The major problems which need to be solved are:

  • A nicer workflow for allowing the user to access this feature. Currently they need to add something like the following to their cabal.project:

    package *
      ghc-options: -fwrite-ide-info -hiedir /some/absolute/directory
    

    And then manually index /some/absolute/directory/ whenever it changes.

  • We have a new class of read-only haskell source files which we can't compile. We have to somehow ensure that most rules
    and plugins cannot try to run on these files (#2047 seems to be facing similar issues, a solution could be shared between these). However, rules that only depend on GetHieAST and direct derivatives can probably run just fine. For example, hover, references, document symbols and go to definition should work on these files.

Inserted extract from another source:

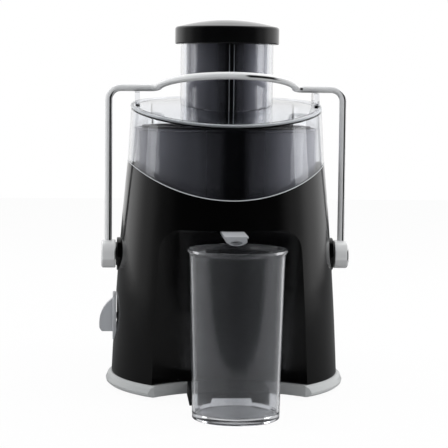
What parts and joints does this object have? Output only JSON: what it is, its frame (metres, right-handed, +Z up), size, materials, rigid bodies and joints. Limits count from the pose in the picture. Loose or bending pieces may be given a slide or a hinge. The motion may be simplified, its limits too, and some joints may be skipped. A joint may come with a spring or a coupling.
{
  "type": "centrifugal juicer",
  "caption": "Centrifugal juicer: round housing with motor and strainer, clear lid with feed chute and pusher, locking bail, juice cup and rear pulp bin.",
  "frame": {"origin": "on the table, under the motor's axis and at the centre of the whole juicer's box", "axes": "+Z up, -Y to the front where the cup stands, +X to the right"},
  "size_m": [0.2261, 0.3742, 0.33],
  "materials": {
    "black_gloss": "high gloss black ABS",
    "black_matte": "fine matt black plastic",
    "silver": "satin silver paint on plastic",
    "grey_plastic": "light grey satin plastic",
    "natural_plastic": "natural nylon",
    "rubber": "moulded",
    "steel": "machined or zinc plated",
    "core_steel": "stacked laminations, varnished",
    "strainer_steel": "stainless, etched mesh",
    "chrome": "polished",
    "copper": "enamelled copper winding",
    "carbon": "pressed carbon",
    "clear": "clear polished plastic",
    "smoke": "dark smoke tinted plastic",
    "smoke_cup": "light smoke tinted plastic"
  },
  "bodies": {
    "root": {"housing_shell": "black_gloss", "cord_gland": "rubber", "base_trim": "silver", "base_plate": "black_matte", "front_foot": "black_matte", "rubber_pads": "rubber", "deck_posts": "black_matte", "base_screws": "steel", "motor_deck": "black_matte", "shaft_seal": "rubber", "lower_motor_bell": "steel", "upper_motor_bell": "steel", "lower_bearing": "steel", "upper_bearing": "steel", "motor_core": "core_steel", "field_coils": "copper", "carbon_brushes": "carbon", "brush_holders": "natural_plastic", "motor_mounts": "rubber", "juice_bowl": "smoke", "juice_spout": "grey_plastic", "lid": "clear", "left_pivot_boss": "black_gloss", "right_pivot_boss": "black_gloss", "pivot_pins": "steel", "knob_dish": "black_matte", "rotary_switch": "black_matte", "interlock_switch": "black_matte"},
    "spinner": {"motor_shaft": "steel", "armature": "core_steel", "commutator": "copper", "cooling_fan": "natural_plastic", "drive_coupling": "black_matte", "basket_frame": "black_gloss", "filter_mesh": "strainer_steel", "grater_disc": "strainer_steel", "basket_cap": "black_matte"},
    "bail": {"bail_rod": "chrome", "left_pivot_barrel": "chrome", "right_pivot_barrel": "chrome"},
    "knob": {"control_knob": "grey_plastic"},
    "pusher": {"pusher_tube": "smoke", "pusher_cap": "black_gloss"},
    "cup": {"juice_cup": "smoke_cup"},
    "bin": {"pulp_bin": "smoke"}
  },
  "joints": [
    {"name": "strainer_spin", "type": "hinge", "parent": "root", "child": "spinner", "pos_m": [0, 0, 0.15], "axis": [0, 0, 1], "continuous": true},
    {"name": "bail_swing", "type": "hinge", "parent": "root", "child": "bail", "pos_m": [0, 0, 0.119], "axis": [1, 0, 0], "range_deg": [0, 60]},
    {"name": "knob_turn", "type": "hinge", "parent": "root", "child": "knob", "pos_m": [-0.1, 0, 0.0625], "axis": [-1, 0, 0], "range_deg": [-40, 80]},
    {"name": "pusher_lift", "type": "slide", "parent": "root", "child": "pusher", "axis": [0, 0, 1], "range_m": [0, 0.1]},
    {"name": "cup_slide", "type": "slide", "parent": "root", "child": "cup", "axis": [0, -1, 0], "range_m": [0, 0.1]},
    {"name": "bin_slide", "type": "slide", "parent": "root", "child": "bin", "axis": [0, 1, 0], "range_m": [0, 0.12]}
  ]
}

    Also, we must ignore all edits to these files. This ties into the previous point about not trying to compile them with GHC, which we must not do. Unfortunately LSP doesn't support read only files (microsoft/language-server-protocol#1150) or virtual documents (microsoft/language-server-protocol#336) or our life would be much easier. We can mark the source files for dependencies as write-protected on the file system, but this doesn't prevent most editors from editing them in memory without saving them on disk (which we will get change notifications for).

  • There are also inconsistencies with how cabal handles .hie files, the assumption is the same for stack as well, but has not been explored. For example, on first compilation using cabal, it is possible to generate the exhaustive .hie files for all external dependencies. However cabal will not track the state of .hie files and will not recompile an external dependency if the .hie is removed.

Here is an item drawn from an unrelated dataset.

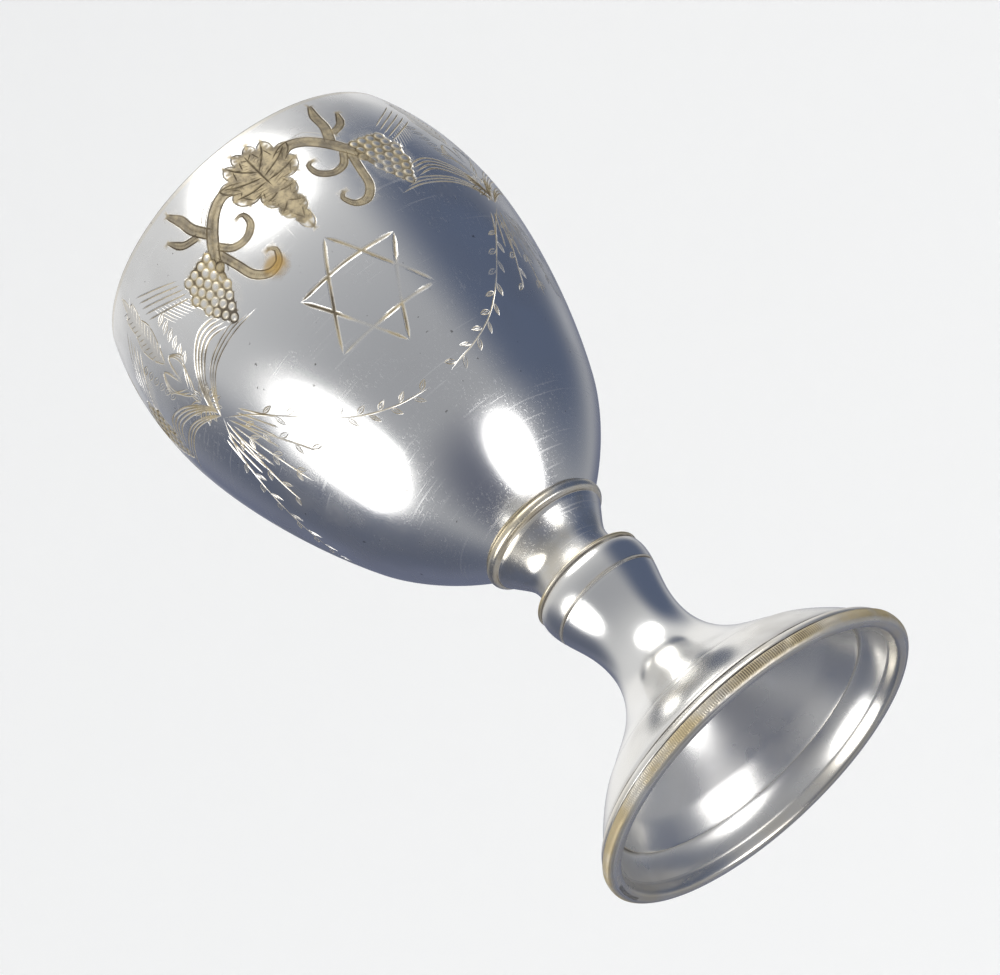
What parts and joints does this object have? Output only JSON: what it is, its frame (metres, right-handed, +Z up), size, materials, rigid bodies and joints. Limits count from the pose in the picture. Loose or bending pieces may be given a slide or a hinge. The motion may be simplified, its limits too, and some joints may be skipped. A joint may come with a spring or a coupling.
{
  "type": "kiddush cup",
  "caption": "Stemmed ceremonial goblet with an egg-shaped open bowl, a flared collar, a turned stem and a hollow stepped foot; stars are engraved round the bowl.",
  "frame": {"origin": "centre of the flat ring that the foot stands on", "axes": "+Z up along the axis on which the pieces are spun, from the foot to the rim; -Y faces the front star"},
  "size_m": [0.0694, 0.0694, 0.132],
  "materials": {
    "silver_plate": "worn polished silver plate with soft grey tarnish, brass showing in the engraving and on the edges",
    "worn_silver_plate": "silver plate rubbed thin, slightly warm, with brown solder lines"
  },
  "bodies": {
    "root": {"bowl": "silver_plate", "collar": "worn_silver_plate", "stem_and_foot": "silver_plate"}
  },
  "joints": []
}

    - This is most likely due to error, but @drsooch encountered strange results attempting to capture external dependencies with -fwrite-ide-info. In most scenarios, it was almost impossible to regenerate external library .hie files, other than the first compilation. User Error :) -- use absolute paths.

  • The main problem faced was the time it took to index a large project. For example HLS generated ~2500 .hie files, and it took ~20 minutes to index all of them. There is no great solution to abstract this away from the user. If it is possible to do it internally, is it possible to spin off a long-running process for that long?

many thanks for the detailed description of the state of the festure, I hope it will help to make progress on this

The comment about the plan to get the feature has been updated by @drsooch after work in its analysis, thanks!

I wonder how other langs has resolved the issue (for example ruts), maybe it would worth to have a look.

@wz1000 Several thoughts come to mind. You've listed several blockers:

  1. No way to advertise file as read-only with LSP (or virtual document)
  2. It will take 20+ minutes to index large projects.
  3. cabal and stack do not respect .hie files as build obligations like it does .hi and .o binaries.
  4. Users shouldn't have to include specific ghc-options because that's confusing.

These may all be facile points coming from someone who doesn't maintain any of this software, but here are the thoughts that jump out at me:

  1. Why not chmod a=r files extracted from HIE's (or equivalent on Windows resp.) since we are already the sole user of these extracted files? It doesn't look like a read-only notify interface is coming from the looks of microsoft/language-server-protocol#1150. Most editors respect read-only settings of files anyways though there is always the option to override. This in-memory read-only override behaviour should be considered out of scope as far as HLS is concerned because users must explicitly do this and more than likely realize that their tooling isn't obligated to update its internal model according to those changes. With respect to the virtual document proposal, there is no timeline for that being merged and shouldn't be anticipated.
  2. This is then a question of bottlenecks in indexing. Why does it take half a second on average to index a single HIE in a project like HLS? Does the serialization of writes to SQLite in hiedb also inhibit parallel indexing? To resolve some of these bottlenecks, we may want to take a page from rust-analyzer which I believe doesn't even have the concept of "ahead-of-time indexing" and begs the question: what end is indexing achieving that couldn't be achieve by lazily evaluating queries through information already provided to hiedb? Beyond performance bottlenecks though, there are some behaviours we should expect from indexing in HLS: backgrounding this indexing work and prioritizing indexing of pertinent files. These two suggestions would make waiting for such indexing seem more reasonable, though this only pertain to HLS if ahead-of-time indexing continues to be necessary.
  3. This is clearly a blocker, but it seems like it is out of scope for HLS. I think the best course of action is to bug folks working on stack and cabal to get them to add HIE's to their build obligations if -fwrite-ide-info is known to be a GHC build option.
  4. Can't HLS just add custom GHC command-line options through hie-bios? What is stopping us from amending GHC options this way? Is it that hie-bios options only enter the picture after a build has complete?

With regarding to this issue, do any of the circumstances change to make go-to-definition work for packages added via source-repository-package in cabal.project?

I've developed this - https://github.com/kr3v/haskell-gtd-nl - as an attempt to implement the requested feature ('go to definition for non-local libraries'). It is independent from HLS / vscode-haskell (separate VS Code extension, separate server (low memory usage mostly, can be used with HLS on low-memory machines)). I hope it will fill the gap until the feature is added to HLS.